I don’t plan on drinking. It’s just not on my radar like it was before. How amazing is that?
I was always the party girl. I was the one who many times in my teens and beyond, had to be dragged home by my friends, with little memory of it the next day. Typical fun girl, right? So many have the same story. As life went on and I got married and had kids, the challenge and overwhelm and general stressors of life didn’t stop me!
Granted, my drinking changed socially as I took on adult living, but I found I would look forward to it more and more as added “life stuff” came into play. Countdowns to 6pm were the norm. I needed that escape from the day, mentally and physically. I would think to myself, “Hey, I’m not alone in this. According to social media, everyone else is waiting for wine o’clock too! So, I’m fine!”
Meanwhile, the amount I was drinking, and frequency of cocktail hour was just becoming too much for me to accept as “normal.” I was thinking about it to the point where I needed it to stop. I think I started following sober people on Instagram and became very intrigued by the “Sober Curious” movement that is continually growing these days, and OYNB started popping up in my news feeds. My curiosity was answered then and there.
When I first joined OYNB (2.5 years ago), I didn't really know what I expected. I think I hoped and dreamed that I would miraculously be free of the constant thoughts of when I can start my daily treat. I wanted to feel better physically, of course, but I wanted to just stop thinking about it all the time! ‘Should I drink tonight?’ ‘I’m not doing it.’ ‘Oh, just tonight.’ ‘I’ll get there eventually.’ The same thing, every single day. I was just so tired of it. I was surprised at how easy it was to give in at the beginning, and tell myself, I’m not that bad. ‘It’s Tuesday-the worst day of the week. I deserve it!’ ‘It’s Wednesday-Hump Day!’ ‘Thirsty Thursday!’ ‘I’ll just moderate (ha).’ It took me probably 30-day 1s and some reflection, for it to click. It was a long, slow process to get where I finally wanted to be.
The alcohol-free advantage
The biggest benefit that I have found from going alcohol free, is the natural joy we have the potential of feeling in the everyday life; the things that are so very small- my children making each other laugh out loud; my husband snuggling with the dog on the sofa; the mundane trip to the grocery store and finding new things to create at home – WITH my kids! All the little things are so much more gratifying now. And these are things that just passed me by 107 days ago. I haven’t lost weight. My skin is the same. BUT I hear that isn’t the case for many who go AF. The physical benefits are enormously internal, as well as the mental. The external benefits will come with time.
The OYNB support
There is absolutely no way I would be where I am now without OYNB. I have heard it said lately, there are not many safe places on social media anymore, and this group is one of the few places left. This is a group of everyday people, some who casually want to cut back on drinking, and some who desperately need to make a life saving change, yet we are all here with a similar goal and every one of us is completely judgement free and want to give nothing but support and love. It is an incredible community that I will keep with me for life, no matter where my journey takes me.
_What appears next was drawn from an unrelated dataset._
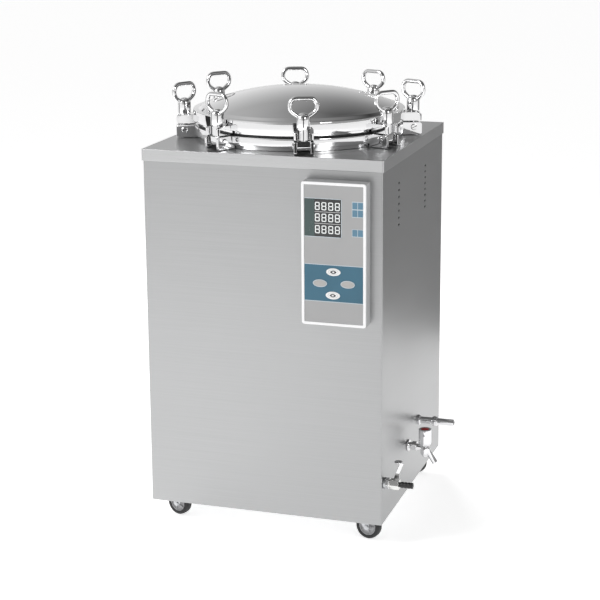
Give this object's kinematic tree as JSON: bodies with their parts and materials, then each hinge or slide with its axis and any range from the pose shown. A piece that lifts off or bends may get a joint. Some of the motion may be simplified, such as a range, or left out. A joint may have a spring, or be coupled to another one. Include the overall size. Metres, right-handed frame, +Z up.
{
  "type": "vertical autoclave",
  "caption": "Floor-standing top-loading autoclave on swivel casters: square steel cabinet, domed lid held by swing bolts with ring nuts, front control box and side valves.",
  "frame": {"origin": "on the floor, under the middle of the whole footprint with its fittings", "axes": "+Z up, the front with the control box faces -Y, the fittings are on the +X side"},
  "size_m": [0.6794, 0.652, 1.0658],
  "materials": {
    "brushed_steel": "brushed stainless sheet",
    "mirror_steel": "polished stainless",
    "chrome": "chrome plate",
    "zinc_plate": "satin zinc plate",
    "heater_steel": "heat-darkened steel",
    "grey_paint": "satin",
    "grey_film": "satin printed film",
    "grey_plastic": "satin",
    "white_plastic": "satin",
    "dark_glass": "gloss",
    "board_green": "matt",
    "seal_rubber": "matt",
    "tyre": "matt rubber with a grey hub",
    "black_plastic": "satin",
    "red_plastic": "gloss"
  },
  "bodies": {
    "cabinet": {"cabinet_wrap": "brushed_steel", "rear_panel": "brushed_steel", "top_cover": "brushed_steel", "base_tray": "brushed_steel", "pressure_vessel": "mirror_steel", "vessel_skirt": "brushed_steel", "lid_gasket": "seal_rubber", "heating_element": "heater_steel", "chamber_rack": "brushed_steel", "sterilizing_basket": "brushed_steel", "control_housing": "grey_paint", "control_bezel": "white_plastic", "control_overlay": "grey_film", "display_window": "dark_glass", "control_board": "board_green", "drain_valve_body": "chrome", "drain_hose_tail": "black_plastic", "exhaust_tap_body": "chrome", "steam_nozzle": "chrome", "cable_gland": "black_plastic", "clamp_pin_1": "mirror_steel", "clamp_pin_2": "mirror_steel", "clamp_pin_3": "mirror_steel", "clamp_pin_4": "mirror_steel", "clamp_pin_5": "mirror_steel", "clamp_pin_6": "mirror_steel", "clamp_pin_7": "mirror_steel", "clamp_pin_8": "mirror_steel"},
    "lid": {"lid": "mirror_steel"},
    "clamp_1": {"clamp_bolt_1": "mirror_steel"},
    "nut_1": {"eye_nut_1": "mirror_steel"},
    "clamp_2": {"clamp_bolt_2": "mirror_steel"},
    "nut_2": {"eye_nut_2": "mirror_steel"},
    "clamp_3": {"clamp_bolt_3": "mirror_steel"},
    "nut_3": {"eye_nut_3": "mirror_steel"},
    "clamp_4": {"clamp_bolt_4": "mirror_steel"},
    "nut_4": {"eye_nut_4": "mirror_steel"},
    "clamp_5": {"clamp_bolt_5": "mirror_steel"},
    "nut_5": {"eye_nut_5": "mirror_steel"},
    "clamp_6": {"clamp_bolt_6": "mirror_steel"},
    "nut_6": {"eye_nut_6": "mirror_steel"},
    "clamp_7": {"clamp_bolt_7": "mirror_steel"},
    "nut_7": {"eye_nut_7": "mirror_steel"},
    "clamp_8": {"clamp_bolt_8": "mirror_steel"},
    "nut_8": {"eye_nut_8": "mirror_steel"},
    "caster_front_left": {"caster_fork_front_left": "zinc_plate"},
    "wheel_front_left": {"caster_wheel_front_left": "tyre"},
    "caster_front_right": {"caster_fork_front_right": "zinc_plate"},
    "wheel_front_right": {"caster_wheel_front_right": "tyre"},
    "caster_rear_left": {"caster_fork_rear_left": "zinc_plate"},
    "wheel_rear_left": {"caster_wheel_rear_left": "tyre"},
    "caster_rear_right": {"caster_fork_rear_right": "zinc_plate"},
    "wheel_rear_right": {"caster_wheel_rear_right": "tyre"},
    "drain_lever": {"drain_valve_lever": "chrome"},
    "tap_knob": {"exhaust_tap_knob": "chrome", "exhaust_tap_cap": "red_plastic"},
    "key_up": {"key_up": "white_plastic"},
    "key_down": {"key_down": "white_plastic"},
    "key_left": {"key_left": "grey_plastic"},
    "key_right": {"key_right": "grey_plastic"}
  },
  "joints": [
    {"name": "lid_play", "type": "slide", "parent": "cabinet", "child": "lid", "axis": [0, 0, 1], "range_m": [0, 0.0004]},
    {"name": "clamp_hinge_1", "type": "hinge", "parent": "cabinet", "child": "clamp_1", "pos_m": [0.05102, -0.25711, 0.951], "axis": [0.9397, 0.342, 0], "range_deg": [0, 90]},
    {"name": "nut_spin_1", "type": "hinge", "parent": "clamp_1", "child": "nut_1", "pos_m": [0.05102, -0.25711, 1.001], "axis": [0, 0, 1], "continuous": true},
    {"name": "clamp_hinge_2", "type": "hinge", "parent": "cabinet", "child": "clamp_2", "pos_m": [0.20902, -0.11233, 0.951], "axis": [0.4226, 0.9063, 0], "range_deg": [0, 90]},
    {"name": "nut_spin_2", "type": "hinge", "parent": "clamp_2", "child": "nut_2", "pos_m": [0.20902, -0.11233, 1.001], "axis": [0, 0, 1], "continuous": true},
    {"name": "clamp_hinge_3", "type": "hinge", "parent": "cabinet", "child": "clamp_3", "pos_m": [0.21836, 0.10177, 0.951], "axis": [-0.342, 0.9397, 0], "range_deg": [0, 90]},
    {"name": "nut_spin_3", "type": "hinge", "parent": "clamp_3", "child": "nut_3", "pos_m": [0.21836, 0.10177, 1.001], "axis": [0, 0, 1], "continuous": true},
    {"name": "clamp_hinge_4", "type": "hinge", "parent": "cabinet", "child": "clamp_4", "pos_m": [0.07358, 0.25977, 0.951], "axis": [-0.9063, 0.4226, 0], "range_deg": [0, 90]},
    {"name": "nut_spin_4", "type": "hinge", "parent": "clamp_4", "child": "nut_4", "pos_m": [0.07358, 0.25977, 1.001], "axis": [0, 0, 1], "continuous": true},
    {"name": "clamp_hinge_5", "type": "hinge", "parent": "cabinet", "child": "clamp_5", "pos_m": [-0.14052, 0.26911, 0.951], "axis": [-0.9397, -0.342, 0], "range_deg": [0, 90]},
    {"name": "nut_spin_5", "type": "hinge", "parent": "clamp_5", "child": "nut_5", "pos_m": [-0.14052, 0.26911, 1.001], "axis": [0, 0, 1], "continuous": true},
    {"name": "clamp_hinge_6", "type": "hinge", "parent": "cabinet", "child": "clamp_6", "pos_m": [-0.29852, 0.12433, 0.951], "axis": [-0.4226, -0.9063, 0], "range_deg": [0, 90]},
    {"name": "nut_spin_6", "type": "hinge", "parent": "clamp_6", "child": "nut_6", "pos_m": [-0.29852, 0.12433, 1.001], "axis": [0, 0, 1], "continuous": true},
    {"name": "clamp_hinge_7", "type": "hinge", "parent": "cabinet", "child": "clamp_7", "pos_m": [-0.30786, -0.08977, 0.951], "axis": [0.342, -0.9397, 0], "range_deg": [0, 90]},
    {"name": "nut_spin_7", "type": "hinge", "parent": "clamp_7", "child": "nut_7", "pos_m": [-0.30786, -0.08977, 1.001], "axis": [0, 0, 1], "continuous": true},
    {"name": "clamp_hinge_8", "type": "hinge", "parent": "cabinet", "child": "clamp_8", "pos_m": [-0.16308, -0.24777, 0.951], "axis": [0.9063, -0.4226, 0], "range_deg": [0, 90]},
    {"name": "nut_spin_8", "type": "hinge", "parent": "clamp_8", "child": "nut_8", "pos_m": [-0.16308, -0.24777, 1.001], "axis": [0, 0, 1], "continuous": true},
    {"name": "swivel_front_left", "type": "hinge", "parent": "cabinet", "child": "caster_front_left", "pos_m": [-0.26975, -0.226, 0.07], "axis": [0, 0, 1], "continuous": true},
    {"name": "roll_front_left", "type": "hinge", "parent": "caster_front_left", "child": "wheel_front_left", "pos_m": [-0.29067, -0.2192, 0.031], "axis": [-0.309, -0.9511, 0], "continuous": true},
    {"name": "swivel_front_right", "type": "hinge", "parent": "cabinet", "child": "caster_front_right", "pos_m": [0.18025, -0.226, 0.07], "axis": [0, 0, 1], "continuous": true},
    {"name": "roll_front_right", "type": "hinge", "parent": "caster_front_right", "child": "wheel_front_right", "pos_m": [0.20177, -0.23057, 0.031], "axis": [0.2079, 0.9781, 0], "continuous": true},
    {"name": "swivel_rear_left", "type": "hinge", "parent": "cabinet", "child": "caster_rear_left", "pos_m": [-0.26975, 0.238, 0.07], "axis": [0, 0, 1], "continuous": true},
    {"name": "roll_rear_left", "type": "hinge", "parent": "caster_rear_left", "child": "wheel_rear_left", "pos_m": [-0.29142, 0.24182, 0.031], "axis": [-0.1736, -0.9848, 0], "continuous": true},
    {"name": "swivel_rear_right", "type": "hinge", "parent": "cabinet", "child": "caster_rear_right", "pos_m": [0.18025, 0.238, 0.07], "axis": [0, 0, 1], "continuous": true},
    {"name": "roll_rear_right", "type": "hinge", "parent": "caster_rear_right", "child": "wheel_rear_right", "pos_m": [0.20092, 0.23048, 0.031], "axis": [0.342, 0.9397, 0], "continuous": true},
    {"name": "drain_lever_turn", "type": "hinge", "parent": "cabinet", "child": "drain_lever", "pos_m": [0.27225, -0.246, 0.156], "axis": [0, 1, 0], "range_deg": [0, 90]},
    {"name": "tap_knob_turn", "type": "hinge", "parent": "cabinet", "child": "tap_knob", "pos_m": [0.29025, -0.036, 0.2], "axis": [0, 0, 1], "range_deg": [0, 360]},
    {"name": "key_up_press", "type": "slide", "parent": "cabinet", "child": "key_up", "axis": [0, 1, 0], "range_m": [0, 0.001], "stiffness_N_per_m": 400},
    {"name": "key_down_press", "type": "slide", "parent": "cabinet", "child": "key_down", "axis": [0, 1, 0], "range_m": [0, 0.001], "stiffness_N_per_m": 400},
    {"name": "key_left_press", "type": "slide", "parent": "cabinet", "child": "key_left", "axis": [0, 1, 0], "range_m": [0, 0.001], "stiffness_N_per_m": 400},
    {"name": "key_right_press", "type": "slide", "parent": "cabinet", "child": "key_right", "axis": [0, 1, 0], "range_m": [0, 0.001], "stiffness_N_per_m": 400}
  ]
}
My perspective on drinking has shifted naturally with the time I have finally put into it. I always say that I will never say never again. It’s too big for me to commit to an alcohol-free life. But I can say right now that I don’t plan on drinking. It’s just not on my radar like it was before. How amazing is that? I went from obsessively thinking about it all day long, to the opposite. There is so much more time to put my thoughts to more valuable and rich use. I’m so grateful.